• _Your task_
Send back all the data below, exactly as given.
*****
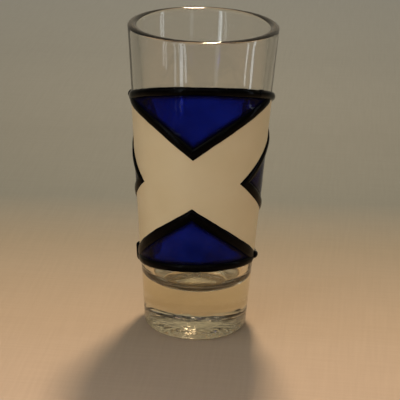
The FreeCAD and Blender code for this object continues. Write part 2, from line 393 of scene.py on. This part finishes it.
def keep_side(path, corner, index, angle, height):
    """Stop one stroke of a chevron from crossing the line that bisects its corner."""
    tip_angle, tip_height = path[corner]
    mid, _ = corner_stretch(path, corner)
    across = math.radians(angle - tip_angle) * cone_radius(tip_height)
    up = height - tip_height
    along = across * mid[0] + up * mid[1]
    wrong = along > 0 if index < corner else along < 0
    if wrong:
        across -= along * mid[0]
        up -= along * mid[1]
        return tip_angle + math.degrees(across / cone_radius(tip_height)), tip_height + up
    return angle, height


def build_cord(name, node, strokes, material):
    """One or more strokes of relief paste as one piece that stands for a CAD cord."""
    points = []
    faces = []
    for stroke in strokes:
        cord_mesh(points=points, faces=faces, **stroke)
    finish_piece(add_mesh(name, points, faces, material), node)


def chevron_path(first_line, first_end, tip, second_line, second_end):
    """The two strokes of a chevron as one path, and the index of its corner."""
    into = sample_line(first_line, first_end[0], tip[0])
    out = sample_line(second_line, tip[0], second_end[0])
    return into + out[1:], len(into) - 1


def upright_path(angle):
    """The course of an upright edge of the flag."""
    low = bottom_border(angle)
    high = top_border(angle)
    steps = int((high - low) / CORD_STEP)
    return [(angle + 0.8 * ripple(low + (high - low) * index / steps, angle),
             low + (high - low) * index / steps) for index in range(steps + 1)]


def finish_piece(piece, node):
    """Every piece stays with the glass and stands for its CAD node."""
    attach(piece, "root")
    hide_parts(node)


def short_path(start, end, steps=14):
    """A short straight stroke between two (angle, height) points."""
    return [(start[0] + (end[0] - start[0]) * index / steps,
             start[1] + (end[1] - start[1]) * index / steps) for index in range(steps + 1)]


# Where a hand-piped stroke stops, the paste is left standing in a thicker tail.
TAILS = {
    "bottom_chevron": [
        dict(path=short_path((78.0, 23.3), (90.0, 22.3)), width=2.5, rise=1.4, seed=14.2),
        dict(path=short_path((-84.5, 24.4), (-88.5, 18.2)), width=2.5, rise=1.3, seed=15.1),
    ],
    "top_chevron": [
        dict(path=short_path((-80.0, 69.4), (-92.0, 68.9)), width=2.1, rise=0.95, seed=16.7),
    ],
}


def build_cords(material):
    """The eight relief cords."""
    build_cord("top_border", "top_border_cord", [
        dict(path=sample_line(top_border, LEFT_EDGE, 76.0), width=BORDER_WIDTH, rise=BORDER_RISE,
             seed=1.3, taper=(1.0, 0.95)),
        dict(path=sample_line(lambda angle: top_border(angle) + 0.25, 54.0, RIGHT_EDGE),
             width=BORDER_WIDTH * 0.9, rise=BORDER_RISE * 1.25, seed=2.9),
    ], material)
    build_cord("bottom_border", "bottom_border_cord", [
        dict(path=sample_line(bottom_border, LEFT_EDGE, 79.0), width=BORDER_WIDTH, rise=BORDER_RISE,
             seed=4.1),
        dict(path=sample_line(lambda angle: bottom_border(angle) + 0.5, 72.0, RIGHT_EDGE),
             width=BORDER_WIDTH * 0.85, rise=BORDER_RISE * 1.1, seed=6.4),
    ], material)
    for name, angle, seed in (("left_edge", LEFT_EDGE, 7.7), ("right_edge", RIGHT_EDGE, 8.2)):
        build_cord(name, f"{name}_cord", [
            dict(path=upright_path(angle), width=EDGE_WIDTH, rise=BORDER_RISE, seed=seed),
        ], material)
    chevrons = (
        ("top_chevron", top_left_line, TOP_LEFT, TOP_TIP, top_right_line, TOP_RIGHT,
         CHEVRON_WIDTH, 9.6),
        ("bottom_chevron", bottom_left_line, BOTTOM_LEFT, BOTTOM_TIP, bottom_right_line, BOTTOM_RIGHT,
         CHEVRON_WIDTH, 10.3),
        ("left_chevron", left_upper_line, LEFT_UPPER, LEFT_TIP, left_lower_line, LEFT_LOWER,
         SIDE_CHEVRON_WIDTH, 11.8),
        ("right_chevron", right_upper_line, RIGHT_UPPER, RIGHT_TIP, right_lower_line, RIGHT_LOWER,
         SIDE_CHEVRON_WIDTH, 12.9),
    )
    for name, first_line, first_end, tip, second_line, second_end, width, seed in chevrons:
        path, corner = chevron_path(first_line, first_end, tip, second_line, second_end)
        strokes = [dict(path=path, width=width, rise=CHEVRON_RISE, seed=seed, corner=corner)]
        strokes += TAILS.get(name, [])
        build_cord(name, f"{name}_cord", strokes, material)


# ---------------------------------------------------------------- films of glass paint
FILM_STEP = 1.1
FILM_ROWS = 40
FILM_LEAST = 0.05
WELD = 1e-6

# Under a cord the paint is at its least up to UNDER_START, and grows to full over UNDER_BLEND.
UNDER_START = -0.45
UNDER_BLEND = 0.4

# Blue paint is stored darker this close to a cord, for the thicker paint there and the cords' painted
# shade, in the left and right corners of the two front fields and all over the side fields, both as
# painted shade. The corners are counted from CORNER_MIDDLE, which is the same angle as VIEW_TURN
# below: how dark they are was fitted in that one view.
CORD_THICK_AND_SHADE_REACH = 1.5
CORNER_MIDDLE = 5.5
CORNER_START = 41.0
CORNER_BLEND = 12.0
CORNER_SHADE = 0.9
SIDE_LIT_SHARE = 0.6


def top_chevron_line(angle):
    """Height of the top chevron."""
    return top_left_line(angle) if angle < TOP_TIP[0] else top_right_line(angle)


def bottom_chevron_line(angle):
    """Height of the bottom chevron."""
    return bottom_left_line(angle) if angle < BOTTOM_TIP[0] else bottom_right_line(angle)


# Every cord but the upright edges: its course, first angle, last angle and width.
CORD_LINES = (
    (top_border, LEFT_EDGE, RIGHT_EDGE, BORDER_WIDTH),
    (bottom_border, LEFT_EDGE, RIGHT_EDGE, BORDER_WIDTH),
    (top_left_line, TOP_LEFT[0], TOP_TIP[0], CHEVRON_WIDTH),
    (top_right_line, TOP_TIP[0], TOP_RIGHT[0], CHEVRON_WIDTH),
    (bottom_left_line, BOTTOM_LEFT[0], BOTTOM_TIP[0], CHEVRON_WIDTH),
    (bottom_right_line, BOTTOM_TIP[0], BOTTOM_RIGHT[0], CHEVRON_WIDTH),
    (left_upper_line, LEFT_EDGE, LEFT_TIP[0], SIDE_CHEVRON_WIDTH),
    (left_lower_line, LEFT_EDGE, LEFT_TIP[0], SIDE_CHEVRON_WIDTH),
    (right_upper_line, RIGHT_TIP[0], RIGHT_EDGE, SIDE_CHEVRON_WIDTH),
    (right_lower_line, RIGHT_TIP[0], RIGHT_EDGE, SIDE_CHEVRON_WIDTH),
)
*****
• _Task response_
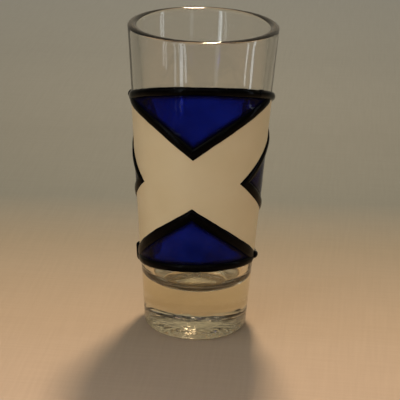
The FreeCAD and Blender code for this object continues. Write part 2, from line 393 of scene.py on. This part finishes it.
def keep_side(path, corner, index, angle, height):
    """Stop one stroke of a chevron from crossing the line that bisects its corner."""
    tip_angle, tip_height = path[corner]
    mid, _ = corner_stretch(path, corner)
    across = math.radians(angle - tip_angle) * cone_radius(tip_height)
    up = height - tip_height
    along = across * mid[0] + up * mid[1]
    wrong = along > 0 if index < corner else along < 0
    if wrong:
        across -= along * mid[0]
        up -= along * mid[1]
        return tip_angle + math.degrees(across / cone_radius(tip_height)), tip_height + up
    return angle, height


def build_cord(name, node, strokes, material):
    """One or more strokes of relief paste as one piece that stands for a CAD cord."""
    points = []
    faces = []
    for stroke in strokes:
        cord_mesh(points=points, faces=faces, **stroke)
    finish_piece(add_mesh(name, points, faces, material), node)


def chevron_path(first_line, first_end, tip, second_line, second_end):
    """The two strokes of a chevron as one path, and the index of its corner."""
    into = sample_line(first_line, first_end[0], tip[0])
    out = sample_line(second_line, tip[0], second_end[0])
    return into + out[1:], len(into) - 1


def upright_path(angle):
    """The course of an upright edge of the flag."""
    low = bottom_border(angle)
    high = top_border(angle)
    steps = int((high - low) / CORD_STEP)
    return [(angle + 0.8 * ripple(low + (high - low) * index / steps, angle),
             low + (high - low) * index / steps) for index in range(steps + 1)]


def finish_piece(piece, node):
    """Every piece stays with the glass and stands for its CAD node."""
    attach(piece, "root")
    hide_parts(node)


def short_path(start, end, steps=14):
    """A short straight stroke between two (angle, height) points."""
    return [(start[0] + (end[0] - start[0]) * index / steps,
             start[1] + (end[1] - start[1]) * index / steps) for index in range(steps + 1)]


# Where a hand-piped stroke stops, the paste is left standing in a thicker tail.
TAILS = {
    "bottom_chevron": [
        dict(path=short_path((78.0, 23.3), (90.0, 22.3)), width=2.5, rise=1.4, seed=14.2),
        dict(path=short_path((-84.5, 24.4), (-88.5, 18.2)), width=2.5, rise=1.3, seed=15.1),
    ],
    "top_chevron": [
        dict(path=short_path((-80.0, 69.4), (-92.0, 68.9)), width=2.1, rise=0.95, seed=16.7),
    ],
}


def build_cords(material):
    """The eight relief cords."""
    build_cord("top_border", "top_border_cord", [
        dict(path=sample_line(top_border, LEFT_EDGE, 76.0), width=BORDER_WIDTH, rise=BORDER_RISE,
             seed=1.3, taper=(1.0, 0.95)),
        dict(path=sample_line(lambda angle: top_border(angle) + 0.25, 54.0, RIGHT_EDGE),
             width=BORDER_WIDTH * 0.9, rise=BORDER_RISE * 1.25, seed=2.9),
    ], material)
    build_cord("bottom_border", "bottom_border_cord", [
        dict(path=sample_line(bottom_border, LEFT_EDGE, 79.0), width=BORDER_WIDTH, rise=BORDER_RISE,
             seed=4.1),
        dict(path=sample_line(lambda angle: bottom_border(angle) + 0.5, 72.0, RIGHT_EDGE),
             width=BORDER_WIDTH * 0.85, rise=BORDER_RISE * 1.1, seed=6.4),
    ], material)
    for name, angle, seed in (("left_edge", LEFT_EDGE, 7.7), ("right_edge", RIGHT_EDGE, 8.2)):
        build_cord(name, f"{name}_cord", [
            dict(path=upright_path(angle), width=EDGE_WIDTH, rise=BORDER_RISE, seed=seed),
        ], material)
    chevrons = (
        ("top_chevron", top_left_line, TOP_LEFT, TOP_TIP, top_right_line, TOP_RIGHT,
         CHEVRON_WIDTH, 9.6),
        ("bottom_chevron", bottom_left_line, BOTTOM_LEFT, BOTTOM_TIP, bottom_right_line, BOTTOM_RIGHT,
         CHEVRON_WIDTH, 10.3),
        ("left_chevron", left_upper_line, LEFT_UPPER, LEFT_TIP, left_lower_line, LEFT_LOWER,
         SIDE_CHEVRON_WIDTH, 11.8),
        ("right_chevron", right_upper_line, RIGHT_UPPER, RIGHT_TIP, right_lower_line, RIGHT_LOWER,
         SIDE_CHEVRON_WIDTH, 12.9),
    )
    for name, first_line, first_end, tip, second_line, second_end, width, seed in chevrons:
        path, corner = chevron_path(first_line, first_end, tip, second_line, second_end)
        strokes = [dict(path=path, width=width, rise=CHEVRON_RISE, seed=seed, corner=corner)]
        strokes += TAILS.get(name, [])
        build_cord(name, f"{name}_cord", strokes, material)


# ---------------------------------------------------------------- films of glass paint
FILM_STEP = 1.1
FILM_ROWS = 40
FILM_LEAST = 0.05
WELD = 1e-6

# Under a cord the paint is at its least up to UNDER_START, and grows to full over UNDER_BLEND.
UNDER_START = -0.45
UNDER_BLEND = 0.4

# Blue paint is stored darker this close to a cord, for the thicker paint there and the cords' painted
# shade, in the left and right corners of the two front fields and all over the side fields, both as
# painted shade. The corners are counted from CORNER_MIDDLE, which is the same angle as VIEW_TURN
# below: how dark they are was fitted in that one view.
CORD_THICK_AND_SHADE_REACH = 1.5
CORNER_MIDDLE = 5.5
CORNER_START = 41.0
CORNER_BLEND = 12.0
CORNER_SHADE = 0.9
SIDE_LIT_SHARE = 0.6


def top_chevron_line(angle):
    """Height of the top chevron."""
    return top_left_line(angle) if angle < TOP_TIP[0] else top_right_line(angle)


def bottom_chevron_line(angle):
    """Height of the bottom chevron."""
    return bottom_left_line(angle) if angle < BOTTOM_TIP[0] else bottom_right_line(angle)


# Every cord but the upright edges: its course, first angle, last angle and width.
CORD_LINES = (
    (top_border, LEFT_EDGE, RIGHT_EDGE, BORDER_WIDTH),
    (bottom_border, LEFT_EDGE, RIGHT_EDGE, BORDER_WIDTH),
    (top_left_line, TOP_LEFT[0], TOP_TIP[0], CHEVRON_WIDTH),
    (top_right_line, TOP_TIP[0], TOP_RIGHT[0], CHEVRON_WIDTH),
    (bottom_left_line, BOTTOM_LEFT[0], BOTTOM_TIP[0], CHEVRON_WIDTH),
    (bottom_right_line, BOTTOM_TIP[0], BOTTOM_RIGHT[0], CHEVRON_WIDTH),
    (left_upper_line, LEFT_EDGE, LEFT_TIP[0], SIDE_CHEVRON_WIDTH),
    (left_lower_line, LEFT_EDGE, LEFT_TIP[0], SIDE_CHEVRON_WIDTH),
    (right_upper_line, RIGHT_TIP[0], RIGHT_EDGE, SIDE_CHEVRON_WIDTH),
    (right_lower_line, RIGHT_TIP[0], RIGHT_EDGE, SIDE_CHEVRON_WIDTH),
)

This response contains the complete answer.